Return only the lines between the line holding "socket_shell();" and the line holding "imported = [obj", the two boundary lines included, exactly as they appear.

• **Input rows**:
▼

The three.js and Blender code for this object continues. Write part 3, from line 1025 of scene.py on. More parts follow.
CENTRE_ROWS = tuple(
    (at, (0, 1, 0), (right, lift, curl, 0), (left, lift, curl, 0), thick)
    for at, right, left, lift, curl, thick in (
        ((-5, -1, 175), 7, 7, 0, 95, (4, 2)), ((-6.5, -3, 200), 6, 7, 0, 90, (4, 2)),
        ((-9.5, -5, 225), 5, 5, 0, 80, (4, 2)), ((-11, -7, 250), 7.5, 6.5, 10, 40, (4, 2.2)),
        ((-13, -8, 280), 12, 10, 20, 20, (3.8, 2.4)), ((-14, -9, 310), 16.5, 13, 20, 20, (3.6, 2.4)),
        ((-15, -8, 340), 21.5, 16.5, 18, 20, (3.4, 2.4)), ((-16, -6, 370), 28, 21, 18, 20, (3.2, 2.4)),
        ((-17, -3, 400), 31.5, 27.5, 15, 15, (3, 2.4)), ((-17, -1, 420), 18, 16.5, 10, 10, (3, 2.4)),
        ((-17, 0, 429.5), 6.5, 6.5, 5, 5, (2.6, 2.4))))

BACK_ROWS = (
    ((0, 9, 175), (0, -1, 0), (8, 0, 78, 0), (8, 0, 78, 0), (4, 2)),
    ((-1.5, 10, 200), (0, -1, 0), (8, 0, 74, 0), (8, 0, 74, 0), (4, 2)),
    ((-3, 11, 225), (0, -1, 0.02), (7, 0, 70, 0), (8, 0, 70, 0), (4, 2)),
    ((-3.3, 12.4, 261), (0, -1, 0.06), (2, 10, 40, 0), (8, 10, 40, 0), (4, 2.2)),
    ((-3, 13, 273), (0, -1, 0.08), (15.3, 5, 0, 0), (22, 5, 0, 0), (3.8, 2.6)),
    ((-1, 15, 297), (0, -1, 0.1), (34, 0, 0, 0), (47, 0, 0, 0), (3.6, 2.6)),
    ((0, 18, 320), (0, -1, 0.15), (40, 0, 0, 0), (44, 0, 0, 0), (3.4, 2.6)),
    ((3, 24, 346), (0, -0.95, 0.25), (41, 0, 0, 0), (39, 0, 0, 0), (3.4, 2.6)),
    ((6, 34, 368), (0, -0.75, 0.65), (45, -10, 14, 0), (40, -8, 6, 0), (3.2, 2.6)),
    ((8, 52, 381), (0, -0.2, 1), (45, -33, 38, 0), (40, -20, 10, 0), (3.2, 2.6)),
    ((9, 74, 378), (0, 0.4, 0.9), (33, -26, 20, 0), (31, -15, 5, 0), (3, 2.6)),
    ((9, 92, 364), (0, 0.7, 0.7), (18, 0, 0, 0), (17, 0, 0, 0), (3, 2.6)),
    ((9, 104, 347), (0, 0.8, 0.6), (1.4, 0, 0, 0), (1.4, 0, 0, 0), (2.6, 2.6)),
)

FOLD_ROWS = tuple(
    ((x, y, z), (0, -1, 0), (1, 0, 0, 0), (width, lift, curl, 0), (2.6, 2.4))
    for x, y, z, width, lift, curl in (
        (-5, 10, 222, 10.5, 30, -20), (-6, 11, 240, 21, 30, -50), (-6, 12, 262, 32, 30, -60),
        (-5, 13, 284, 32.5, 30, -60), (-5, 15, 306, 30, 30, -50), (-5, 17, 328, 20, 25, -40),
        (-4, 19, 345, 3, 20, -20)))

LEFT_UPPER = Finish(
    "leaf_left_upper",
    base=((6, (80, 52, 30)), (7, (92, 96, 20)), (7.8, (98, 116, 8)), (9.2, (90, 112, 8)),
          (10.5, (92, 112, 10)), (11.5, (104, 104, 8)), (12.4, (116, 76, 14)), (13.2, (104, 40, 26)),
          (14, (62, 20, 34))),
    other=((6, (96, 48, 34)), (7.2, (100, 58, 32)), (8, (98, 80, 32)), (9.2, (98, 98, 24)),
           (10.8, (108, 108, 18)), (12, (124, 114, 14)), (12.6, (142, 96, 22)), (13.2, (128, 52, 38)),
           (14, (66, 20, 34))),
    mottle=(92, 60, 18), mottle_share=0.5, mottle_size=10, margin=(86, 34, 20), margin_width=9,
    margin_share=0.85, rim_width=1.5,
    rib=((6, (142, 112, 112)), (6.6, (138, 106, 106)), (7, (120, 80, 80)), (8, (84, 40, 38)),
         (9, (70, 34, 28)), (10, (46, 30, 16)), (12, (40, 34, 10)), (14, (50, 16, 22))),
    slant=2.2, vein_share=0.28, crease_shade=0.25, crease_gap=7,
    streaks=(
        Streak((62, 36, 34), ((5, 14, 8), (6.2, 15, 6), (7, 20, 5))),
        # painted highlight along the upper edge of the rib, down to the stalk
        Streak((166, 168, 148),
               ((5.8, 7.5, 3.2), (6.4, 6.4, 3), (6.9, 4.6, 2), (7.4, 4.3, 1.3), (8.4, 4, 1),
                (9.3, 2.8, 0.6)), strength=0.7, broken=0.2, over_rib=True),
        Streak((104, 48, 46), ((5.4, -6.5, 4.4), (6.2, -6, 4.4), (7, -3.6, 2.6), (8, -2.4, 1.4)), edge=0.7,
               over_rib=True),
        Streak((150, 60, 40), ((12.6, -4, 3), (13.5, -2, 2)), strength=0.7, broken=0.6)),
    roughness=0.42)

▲
▼

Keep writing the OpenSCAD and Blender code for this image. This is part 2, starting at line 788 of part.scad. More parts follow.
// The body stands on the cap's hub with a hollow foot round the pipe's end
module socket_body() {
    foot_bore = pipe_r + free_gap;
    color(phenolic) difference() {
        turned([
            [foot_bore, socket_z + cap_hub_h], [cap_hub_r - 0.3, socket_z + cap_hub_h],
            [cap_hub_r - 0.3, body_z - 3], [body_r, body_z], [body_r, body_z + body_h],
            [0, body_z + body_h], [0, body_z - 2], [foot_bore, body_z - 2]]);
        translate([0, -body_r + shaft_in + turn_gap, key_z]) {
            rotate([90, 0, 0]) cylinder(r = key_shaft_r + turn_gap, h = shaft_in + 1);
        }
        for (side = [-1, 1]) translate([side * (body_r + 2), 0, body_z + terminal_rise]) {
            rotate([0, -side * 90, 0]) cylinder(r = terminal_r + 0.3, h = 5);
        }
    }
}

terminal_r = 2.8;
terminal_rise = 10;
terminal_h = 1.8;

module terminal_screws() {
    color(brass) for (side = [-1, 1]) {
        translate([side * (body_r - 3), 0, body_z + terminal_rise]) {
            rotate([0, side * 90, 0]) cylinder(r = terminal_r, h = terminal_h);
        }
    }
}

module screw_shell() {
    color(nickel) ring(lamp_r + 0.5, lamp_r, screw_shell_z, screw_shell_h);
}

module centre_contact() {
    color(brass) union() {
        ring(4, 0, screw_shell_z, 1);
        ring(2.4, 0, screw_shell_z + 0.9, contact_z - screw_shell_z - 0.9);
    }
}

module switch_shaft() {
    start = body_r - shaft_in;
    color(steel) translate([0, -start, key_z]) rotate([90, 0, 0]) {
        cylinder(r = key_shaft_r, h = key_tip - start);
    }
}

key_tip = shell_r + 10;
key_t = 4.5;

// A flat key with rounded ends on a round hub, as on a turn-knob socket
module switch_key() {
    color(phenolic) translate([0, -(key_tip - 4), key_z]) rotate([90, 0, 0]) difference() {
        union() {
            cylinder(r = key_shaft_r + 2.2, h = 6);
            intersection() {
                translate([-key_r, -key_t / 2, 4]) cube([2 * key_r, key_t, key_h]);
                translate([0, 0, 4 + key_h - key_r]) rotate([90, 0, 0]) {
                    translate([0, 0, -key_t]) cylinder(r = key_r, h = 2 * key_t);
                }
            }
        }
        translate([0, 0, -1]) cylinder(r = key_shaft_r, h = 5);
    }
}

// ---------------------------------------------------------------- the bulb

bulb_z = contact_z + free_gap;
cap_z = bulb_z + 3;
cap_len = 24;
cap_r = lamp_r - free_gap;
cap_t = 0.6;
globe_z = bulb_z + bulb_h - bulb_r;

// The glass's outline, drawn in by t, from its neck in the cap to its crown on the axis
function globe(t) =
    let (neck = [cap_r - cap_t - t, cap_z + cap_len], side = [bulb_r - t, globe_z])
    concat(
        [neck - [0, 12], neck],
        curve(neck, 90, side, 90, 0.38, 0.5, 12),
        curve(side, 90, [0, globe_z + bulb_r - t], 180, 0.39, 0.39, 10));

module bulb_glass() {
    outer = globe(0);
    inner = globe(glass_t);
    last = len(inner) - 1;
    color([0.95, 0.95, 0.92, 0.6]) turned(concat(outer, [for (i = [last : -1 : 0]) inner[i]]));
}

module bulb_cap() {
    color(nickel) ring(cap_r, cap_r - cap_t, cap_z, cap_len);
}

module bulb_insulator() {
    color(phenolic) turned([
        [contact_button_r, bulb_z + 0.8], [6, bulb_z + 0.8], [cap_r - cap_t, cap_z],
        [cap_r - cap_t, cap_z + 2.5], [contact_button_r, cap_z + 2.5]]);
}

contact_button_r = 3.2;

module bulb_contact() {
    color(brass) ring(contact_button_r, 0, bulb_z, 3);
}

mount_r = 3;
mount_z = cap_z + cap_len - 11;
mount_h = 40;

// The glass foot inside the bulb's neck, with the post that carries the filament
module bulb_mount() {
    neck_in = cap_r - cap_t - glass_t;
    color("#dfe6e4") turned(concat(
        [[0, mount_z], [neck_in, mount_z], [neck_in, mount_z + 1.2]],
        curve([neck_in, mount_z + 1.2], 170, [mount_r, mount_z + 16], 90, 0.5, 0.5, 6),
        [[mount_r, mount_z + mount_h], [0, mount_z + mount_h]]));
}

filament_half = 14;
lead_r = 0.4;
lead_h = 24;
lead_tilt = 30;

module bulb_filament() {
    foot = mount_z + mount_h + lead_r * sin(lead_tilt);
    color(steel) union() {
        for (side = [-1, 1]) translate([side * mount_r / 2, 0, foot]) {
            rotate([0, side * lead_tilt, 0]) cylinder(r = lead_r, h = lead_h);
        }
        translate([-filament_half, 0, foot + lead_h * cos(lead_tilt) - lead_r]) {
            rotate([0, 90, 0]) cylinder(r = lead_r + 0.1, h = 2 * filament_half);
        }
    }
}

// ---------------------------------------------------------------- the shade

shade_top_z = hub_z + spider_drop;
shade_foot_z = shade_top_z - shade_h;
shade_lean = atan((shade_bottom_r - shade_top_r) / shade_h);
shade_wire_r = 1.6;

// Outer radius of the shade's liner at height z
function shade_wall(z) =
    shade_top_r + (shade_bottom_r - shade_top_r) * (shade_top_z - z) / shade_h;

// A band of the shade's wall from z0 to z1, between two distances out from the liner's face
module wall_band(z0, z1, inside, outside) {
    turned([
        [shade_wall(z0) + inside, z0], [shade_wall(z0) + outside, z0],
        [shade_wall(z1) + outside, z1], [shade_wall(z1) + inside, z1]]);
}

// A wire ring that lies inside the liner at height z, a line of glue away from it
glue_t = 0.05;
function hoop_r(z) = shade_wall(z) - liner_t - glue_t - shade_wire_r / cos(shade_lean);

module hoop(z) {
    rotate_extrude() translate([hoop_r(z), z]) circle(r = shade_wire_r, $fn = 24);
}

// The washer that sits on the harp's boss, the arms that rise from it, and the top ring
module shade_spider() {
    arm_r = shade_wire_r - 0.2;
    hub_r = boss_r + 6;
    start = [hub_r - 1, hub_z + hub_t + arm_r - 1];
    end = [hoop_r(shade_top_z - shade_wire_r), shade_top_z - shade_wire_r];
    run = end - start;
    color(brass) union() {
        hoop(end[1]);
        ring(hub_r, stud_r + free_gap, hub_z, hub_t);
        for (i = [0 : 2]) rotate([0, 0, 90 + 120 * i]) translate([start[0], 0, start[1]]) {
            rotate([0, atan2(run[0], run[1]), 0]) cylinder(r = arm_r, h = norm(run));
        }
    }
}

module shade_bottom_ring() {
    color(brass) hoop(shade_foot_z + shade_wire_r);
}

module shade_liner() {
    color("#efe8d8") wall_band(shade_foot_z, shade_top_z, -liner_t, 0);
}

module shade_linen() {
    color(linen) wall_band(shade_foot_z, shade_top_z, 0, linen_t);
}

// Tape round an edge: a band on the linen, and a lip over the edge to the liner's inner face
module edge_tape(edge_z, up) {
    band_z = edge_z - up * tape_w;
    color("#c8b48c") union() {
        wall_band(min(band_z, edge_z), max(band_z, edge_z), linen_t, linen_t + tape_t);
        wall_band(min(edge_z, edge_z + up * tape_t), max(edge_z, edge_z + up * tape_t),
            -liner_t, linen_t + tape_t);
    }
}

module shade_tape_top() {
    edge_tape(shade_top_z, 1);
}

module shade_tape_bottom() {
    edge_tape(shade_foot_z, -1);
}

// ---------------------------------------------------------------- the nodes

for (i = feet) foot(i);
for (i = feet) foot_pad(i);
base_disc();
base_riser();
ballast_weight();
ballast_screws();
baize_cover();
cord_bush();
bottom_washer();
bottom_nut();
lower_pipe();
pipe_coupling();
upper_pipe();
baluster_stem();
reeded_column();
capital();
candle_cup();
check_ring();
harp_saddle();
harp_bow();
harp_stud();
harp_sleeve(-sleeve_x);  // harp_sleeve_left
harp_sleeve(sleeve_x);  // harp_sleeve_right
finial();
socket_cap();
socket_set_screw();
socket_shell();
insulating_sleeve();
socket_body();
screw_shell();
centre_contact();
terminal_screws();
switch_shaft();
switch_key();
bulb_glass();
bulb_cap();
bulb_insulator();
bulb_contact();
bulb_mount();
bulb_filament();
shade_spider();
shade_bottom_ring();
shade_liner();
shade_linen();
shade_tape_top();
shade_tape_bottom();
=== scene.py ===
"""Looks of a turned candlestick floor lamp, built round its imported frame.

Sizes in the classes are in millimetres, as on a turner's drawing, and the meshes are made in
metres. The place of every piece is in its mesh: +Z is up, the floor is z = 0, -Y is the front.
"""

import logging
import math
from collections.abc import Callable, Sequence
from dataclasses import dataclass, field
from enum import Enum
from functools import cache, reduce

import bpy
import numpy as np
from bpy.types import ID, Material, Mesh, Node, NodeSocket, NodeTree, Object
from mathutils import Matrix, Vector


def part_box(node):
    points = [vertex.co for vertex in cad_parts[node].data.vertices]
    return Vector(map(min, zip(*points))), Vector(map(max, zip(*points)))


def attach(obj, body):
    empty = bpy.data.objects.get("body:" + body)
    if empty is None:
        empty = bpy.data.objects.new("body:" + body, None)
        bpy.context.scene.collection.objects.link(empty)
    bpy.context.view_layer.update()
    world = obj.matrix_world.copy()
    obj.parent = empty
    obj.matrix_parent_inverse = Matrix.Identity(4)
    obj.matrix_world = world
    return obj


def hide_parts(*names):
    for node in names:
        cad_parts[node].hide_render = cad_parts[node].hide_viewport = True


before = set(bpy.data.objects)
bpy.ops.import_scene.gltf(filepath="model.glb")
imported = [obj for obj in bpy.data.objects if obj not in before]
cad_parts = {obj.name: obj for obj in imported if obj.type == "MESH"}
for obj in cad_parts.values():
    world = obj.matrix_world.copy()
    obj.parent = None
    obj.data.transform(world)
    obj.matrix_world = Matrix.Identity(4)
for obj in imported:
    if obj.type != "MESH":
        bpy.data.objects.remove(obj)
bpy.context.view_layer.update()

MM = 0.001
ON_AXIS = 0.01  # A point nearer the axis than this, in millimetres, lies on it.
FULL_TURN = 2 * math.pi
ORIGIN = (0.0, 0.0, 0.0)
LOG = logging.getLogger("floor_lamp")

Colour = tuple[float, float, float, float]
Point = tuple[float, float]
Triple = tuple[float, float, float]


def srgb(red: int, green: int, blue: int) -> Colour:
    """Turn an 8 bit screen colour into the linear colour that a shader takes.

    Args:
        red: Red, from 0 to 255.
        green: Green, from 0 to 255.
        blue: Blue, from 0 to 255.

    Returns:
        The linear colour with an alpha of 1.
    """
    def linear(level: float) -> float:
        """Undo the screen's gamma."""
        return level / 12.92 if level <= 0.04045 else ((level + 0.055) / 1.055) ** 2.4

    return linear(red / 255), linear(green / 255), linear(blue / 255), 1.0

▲

• **Output for this exercise**:
socket_shell();
insulating_sleeve();
socket_body();
screw_shell();
centre_contact();
terminal_screws();
switch_shaft();
switch_key();
bulb_glass();
bulb_cap();
bulb_insulator();
bulb_contact();
bulb_mount();
bulb_filament();
shade_spider();
shade_bottom_ring();
shade_liner();
shade_linen();
shade_tape_top();
shade_tape_bottom();
=== scene.py ===
"""Looks of a turned candlestick floor lamp, built round its imported frame.

Sizes in the classes are in millimetres, as on a turner's drawing, and the meshes are made in
metres. The place of every piece is in its mesh: +Z is up, the floor is z = 0, -Y is the front.
"""

import logging
import math
from collections.abc import Callable, Sequence
from dataclasses import dataclass, field
from enum import Enum
from functools import cache, reduce

import bpy
import numpy as np
from bpy.types import ID, Material, Mesh, Node, NodeSocket, NodeTree, Object
from mathutils import Matrix, Vector


def part_box(node):
    points = [vertex.co for vertex in cad_parts[node].data.vertices]
    return Vector(map(min, zip(*points))), Vector(map(max, zip(*points)))


def attach(obj, body):
    empty = bpy.data.objects.get("body:" + body)
    if empty is None:
        empty = bpy.data.objects.new("body:" + body, None)
        bpy.context.scene.collection.objects.link(empty)
    bpy.context.view_layer.update()
    world = obj.matrix_world.copy()
    obj.parent = empty
    obj.matrix_parent_inverse = Matrix.Identity(4)
    obj.matrix_world = world
    return obj


def hide_parts(*names):
    for node in names:
        cad_parts[node].hide_render = cad_parts[node].hide_viewport = True


before = set(bpy.data.objects)
bpy.ops.import_scene.gltf(filepath="model.glb")
imported = [obj for obj in bpy.data.objects if obj not in before]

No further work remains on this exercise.